Well, that went on a bit longer than expected. I hope it doesn’t fool anyone into thinking I care…

You know the thrill is gone when…

Monday, January 31st, 2005

…you go an entire year without posting to ASC. Last year at this time I was posting some last-minute filk, though my Trek output was otherwise restricted to a few drabbles and a Stargate crossover. This year I posted nothing. At least this means I can sit out the ASC Awards guilt-free (though I probably will vote in any categories involving either Khan or filk).

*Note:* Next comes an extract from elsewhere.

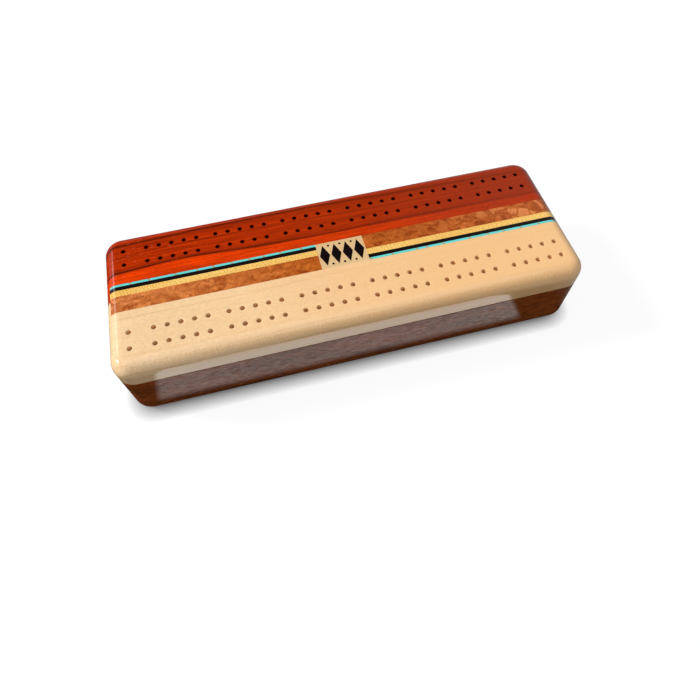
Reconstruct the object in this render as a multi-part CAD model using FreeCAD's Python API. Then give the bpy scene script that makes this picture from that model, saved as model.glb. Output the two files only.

On the other side of the gate, the SJFA awards are coming up soon, and the SG-1 Awards sometime after that.

Space, the Wino Frontier

Tuesday, January 25th, 2005

Modern Drunkard Magazine compares the hard-drinking TOS crew with the sensitive synthehol imbibers of TNG in Space Winos. Don’t drink and read… [Via Geek Press]

The End of the Beginning?

Tuesday, January 18th, 2005

/. quote of the day: Enterprise got quite a bit better the last two seasons, but it never actually got very good. In a lot of ways, it’s like watching a clumsy kid playing sports or President Bush giving a speech — you know they’re going to screw up, so each minute that they don’t is like a little victory. Given that, it’s hard for me to imagine that there are actually people looking to save the series. I mean, why?Skyshadow

There’s a lovely filk up at Slashdot, too, on the occasion of more Enterprise cancellation rumors.